-- Start of Provided material --

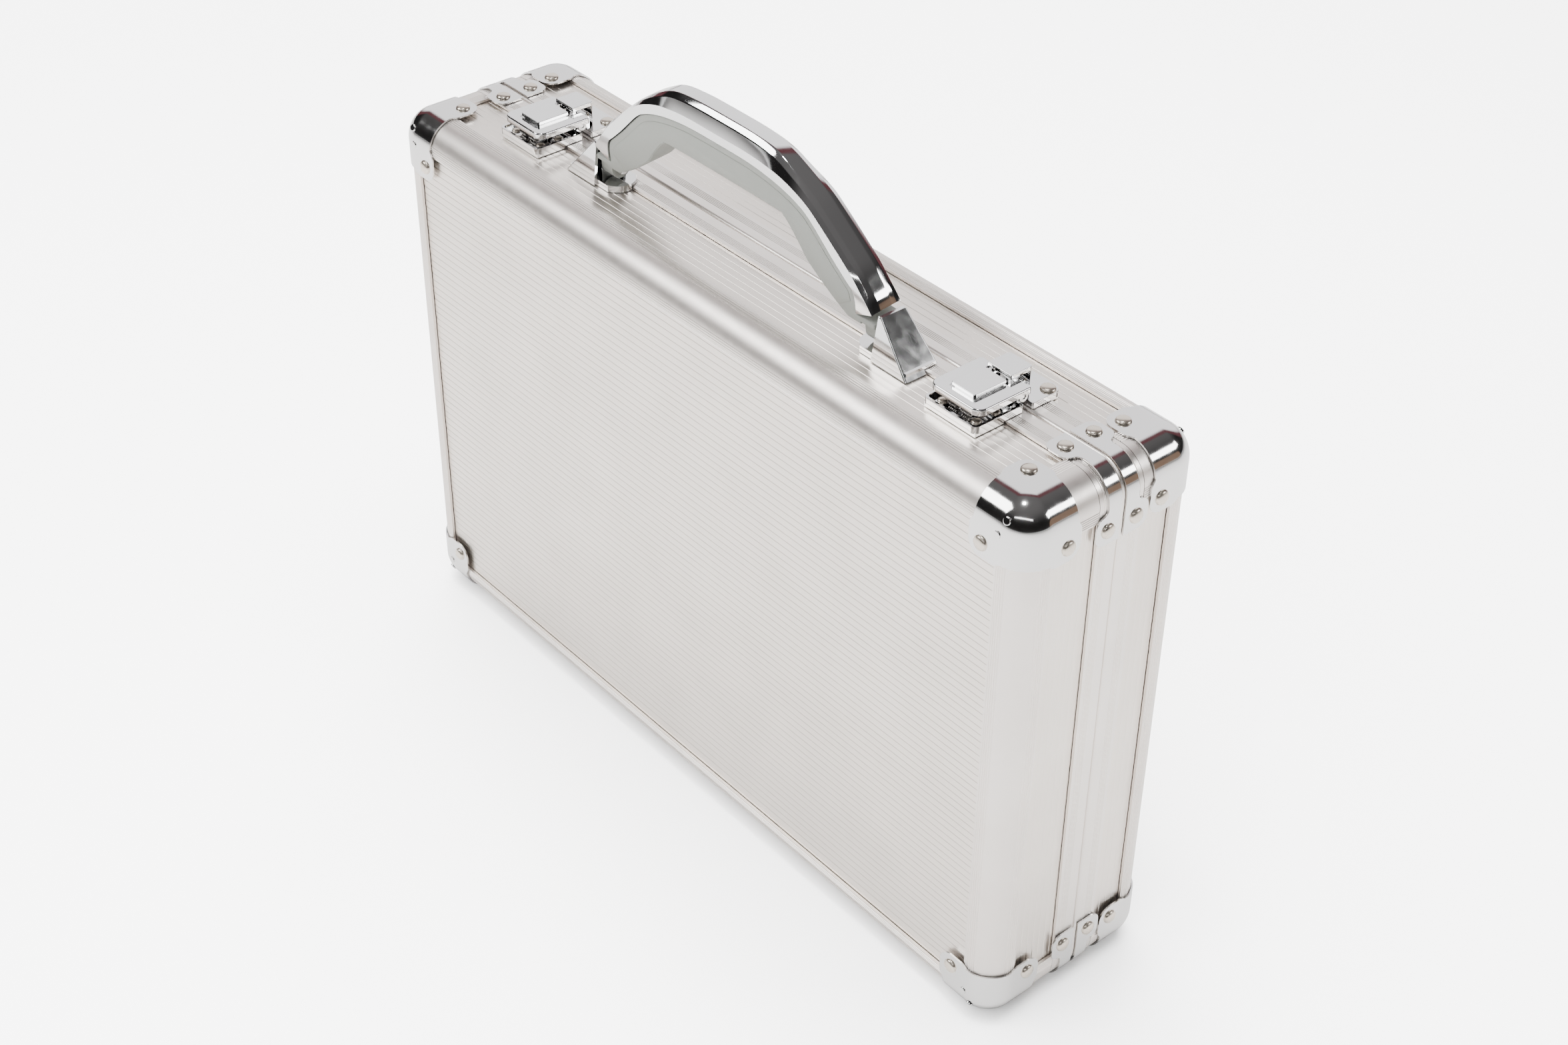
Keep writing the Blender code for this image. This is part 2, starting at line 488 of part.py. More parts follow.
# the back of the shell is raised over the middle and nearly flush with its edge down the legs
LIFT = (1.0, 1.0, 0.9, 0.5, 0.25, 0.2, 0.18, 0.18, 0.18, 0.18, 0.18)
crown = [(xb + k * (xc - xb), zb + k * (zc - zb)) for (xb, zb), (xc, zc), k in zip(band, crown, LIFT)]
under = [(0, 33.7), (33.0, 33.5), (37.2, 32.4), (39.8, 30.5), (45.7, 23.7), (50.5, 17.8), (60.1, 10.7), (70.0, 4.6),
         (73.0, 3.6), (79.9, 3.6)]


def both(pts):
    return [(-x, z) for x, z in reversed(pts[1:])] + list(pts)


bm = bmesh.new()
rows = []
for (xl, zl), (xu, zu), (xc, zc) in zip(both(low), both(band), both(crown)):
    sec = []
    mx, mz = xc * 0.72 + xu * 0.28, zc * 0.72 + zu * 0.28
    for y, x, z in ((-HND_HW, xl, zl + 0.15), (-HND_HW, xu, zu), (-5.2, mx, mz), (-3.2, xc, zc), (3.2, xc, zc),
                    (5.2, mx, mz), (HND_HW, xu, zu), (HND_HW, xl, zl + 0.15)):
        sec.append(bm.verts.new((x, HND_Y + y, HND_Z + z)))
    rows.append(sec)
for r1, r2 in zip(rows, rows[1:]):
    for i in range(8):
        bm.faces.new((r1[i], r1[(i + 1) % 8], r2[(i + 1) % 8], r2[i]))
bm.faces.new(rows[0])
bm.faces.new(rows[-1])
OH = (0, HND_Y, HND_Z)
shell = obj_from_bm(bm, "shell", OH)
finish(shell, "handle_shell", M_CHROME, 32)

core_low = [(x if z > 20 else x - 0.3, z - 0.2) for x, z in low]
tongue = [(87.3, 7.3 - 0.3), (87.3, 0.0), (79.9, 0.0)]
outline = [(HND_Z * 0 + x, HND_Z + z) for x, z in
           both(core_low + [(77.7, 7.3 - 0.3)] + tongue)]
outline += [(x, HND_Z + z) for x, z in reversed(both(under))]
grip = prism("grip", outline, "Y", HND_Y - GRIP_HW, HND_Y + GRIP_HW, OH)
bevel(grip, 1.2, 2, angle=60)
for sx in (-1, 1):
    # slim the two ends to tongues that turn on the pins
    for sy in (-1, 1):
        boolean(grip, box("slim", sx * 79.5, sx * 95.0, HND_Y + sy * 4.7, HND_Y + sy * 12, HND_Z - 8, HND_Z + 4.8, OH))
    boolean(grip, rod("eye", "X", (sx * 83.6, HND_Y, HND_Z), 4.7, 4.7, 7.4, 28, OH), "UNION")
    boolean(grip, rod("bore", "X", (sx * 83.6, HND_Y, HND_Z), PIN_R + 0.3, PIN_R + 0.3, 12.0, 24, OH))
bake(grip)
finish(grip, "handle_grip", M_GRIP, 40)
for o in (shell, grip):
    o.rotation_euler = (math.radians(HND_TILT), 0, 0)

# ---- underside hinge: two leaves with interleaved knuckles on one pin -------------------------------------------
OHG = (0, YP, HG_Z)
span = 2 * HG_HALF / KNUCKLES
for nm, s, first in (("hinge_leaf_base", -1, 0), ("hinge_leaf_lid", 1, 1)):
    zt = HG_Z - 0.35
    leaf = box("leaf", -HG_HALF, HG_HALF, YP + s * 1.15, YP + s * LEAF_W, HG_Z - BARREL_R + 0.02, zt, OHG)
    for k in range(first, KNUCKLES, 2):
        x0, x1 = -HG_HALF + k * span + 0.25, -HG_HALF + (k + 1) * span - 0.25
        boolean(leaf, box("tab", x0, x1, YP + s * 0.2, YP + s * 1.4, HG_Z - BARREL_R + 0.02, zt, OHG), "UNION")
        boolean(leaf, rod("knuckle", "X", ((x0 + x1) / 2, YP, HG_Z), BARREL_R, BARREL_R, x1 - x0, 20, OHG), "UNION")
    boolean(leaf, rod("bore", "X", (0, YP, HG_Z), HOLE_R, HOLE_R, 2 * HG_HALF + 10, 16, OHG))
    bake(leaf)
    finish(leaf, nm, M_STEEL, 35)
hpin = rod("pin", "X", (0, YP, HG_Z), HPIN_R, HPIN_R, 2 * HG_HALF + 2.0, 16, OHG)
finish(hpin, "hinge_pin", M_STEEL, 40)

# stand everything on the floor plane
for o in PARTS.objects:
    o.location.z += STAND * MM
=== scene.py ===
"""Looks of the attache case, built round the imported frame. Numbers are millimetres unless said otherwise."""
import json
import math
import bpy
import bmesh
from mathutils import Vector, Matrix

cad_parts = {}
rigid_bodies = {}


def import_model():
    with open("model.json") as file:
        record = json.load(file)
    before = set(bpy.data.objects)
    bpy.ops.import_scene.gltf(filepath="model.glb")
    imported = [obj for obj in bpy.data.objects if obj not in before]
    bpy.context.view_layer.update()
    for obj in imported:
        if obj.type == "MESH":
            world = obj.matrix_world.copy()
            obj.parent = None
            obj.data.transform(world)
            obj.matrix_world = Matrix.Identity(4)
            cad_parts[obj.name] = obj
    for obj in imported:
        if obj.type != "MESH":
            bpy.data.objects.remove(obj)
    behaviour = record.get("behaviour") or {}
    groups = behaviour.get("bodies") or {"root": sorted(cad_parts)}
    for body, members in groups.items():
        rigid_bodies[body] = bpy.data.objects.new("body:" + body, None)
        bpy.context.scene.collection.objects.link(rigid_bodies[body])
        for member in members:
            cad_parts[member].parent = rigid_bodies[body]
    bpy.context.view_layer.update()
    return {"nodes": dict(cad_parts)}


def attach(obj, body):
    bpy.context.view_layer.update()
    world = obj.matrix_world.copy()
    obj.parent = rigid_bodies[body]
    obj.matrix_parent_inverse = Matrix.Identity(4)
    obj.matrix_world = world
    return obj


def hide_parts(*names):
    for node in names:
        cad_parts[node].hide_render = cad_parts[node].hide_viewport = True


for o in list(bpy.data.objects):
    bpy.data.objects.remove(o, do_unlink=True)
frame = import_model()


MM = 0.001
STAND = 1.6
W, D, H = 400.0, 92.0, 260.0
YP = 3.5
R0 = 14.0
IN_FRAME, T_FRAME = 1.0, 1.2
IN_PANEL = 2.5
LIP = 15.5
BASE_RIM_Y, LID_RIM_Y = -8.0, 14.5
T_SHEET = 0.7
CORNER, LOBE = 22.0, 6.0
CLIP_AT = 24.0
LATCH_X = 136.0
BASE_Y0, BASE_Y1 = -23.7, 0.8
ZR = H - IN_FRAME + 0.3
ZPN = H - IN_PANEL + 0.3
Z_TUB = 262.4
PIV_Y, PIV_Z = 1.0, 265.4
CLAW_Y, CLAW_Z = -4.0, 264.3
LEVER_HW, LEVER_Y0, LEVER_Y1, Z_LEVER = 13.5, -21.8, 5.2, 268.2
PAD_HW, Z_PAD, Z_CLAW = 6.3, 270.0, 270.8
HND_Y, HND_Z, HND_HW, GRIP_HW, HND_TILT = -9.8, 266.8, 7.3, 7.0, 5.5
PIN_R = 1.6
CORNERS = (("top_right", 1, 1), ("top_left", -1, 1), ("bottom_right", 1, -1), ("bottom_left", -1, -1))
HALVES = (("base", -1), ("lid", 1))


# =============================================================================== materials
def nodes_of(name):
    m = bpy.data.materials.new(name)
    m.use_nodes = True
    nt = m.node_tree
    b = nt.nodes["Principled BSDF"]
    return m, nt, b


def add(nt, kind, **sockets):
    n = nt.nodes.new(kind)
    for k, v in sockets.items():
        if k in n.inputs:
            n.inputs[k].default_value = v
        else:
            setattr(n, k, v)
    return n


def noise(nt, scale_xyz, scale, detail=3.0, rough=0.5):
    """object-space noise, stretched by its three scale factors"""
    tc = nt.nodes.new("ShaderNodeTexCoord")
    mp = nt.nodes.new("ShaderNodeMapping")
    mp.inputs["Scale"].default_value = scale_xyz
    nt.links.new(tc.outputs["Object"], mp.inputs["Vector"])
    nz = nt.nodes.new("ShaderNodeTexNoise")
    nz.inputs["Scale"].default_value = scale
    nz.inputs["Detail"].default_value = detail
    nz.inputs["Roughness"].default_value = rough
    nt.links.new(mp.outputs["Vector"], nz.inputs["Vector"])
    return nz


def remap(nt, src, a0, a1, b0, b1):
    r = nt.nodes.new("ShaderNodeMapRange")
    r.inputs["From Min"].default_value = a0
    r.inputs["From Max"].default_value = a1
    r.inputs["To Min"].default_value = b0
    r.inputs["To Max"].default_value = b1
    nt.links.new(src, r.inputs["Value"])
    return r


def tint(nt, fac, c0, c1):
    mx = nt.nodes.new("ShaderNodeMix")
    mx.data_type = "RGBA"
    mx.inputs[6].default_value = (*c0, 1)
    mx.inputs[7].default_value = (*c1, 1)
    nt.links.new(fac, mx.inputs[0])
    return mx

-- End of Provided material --

What to work on: Read the data above. Pull out each line in which the string "objects" appears.

Output below:
for o in PARTS.objects:
    before = set(bpy.data.objects)
    imported = [obj for obj in bpy.data.objects if obj not in before]
            bpy.data.objects.remove(obj)
        rigid_bodies[body] = bpy.data.objects.new("body:" + body, None)
        bpy.context.scene.collection.objects.link(rigid_bodies[body])
for o in list(bpy.data.objects):
    bpy.data.objects.remove(o, do_unlink=True)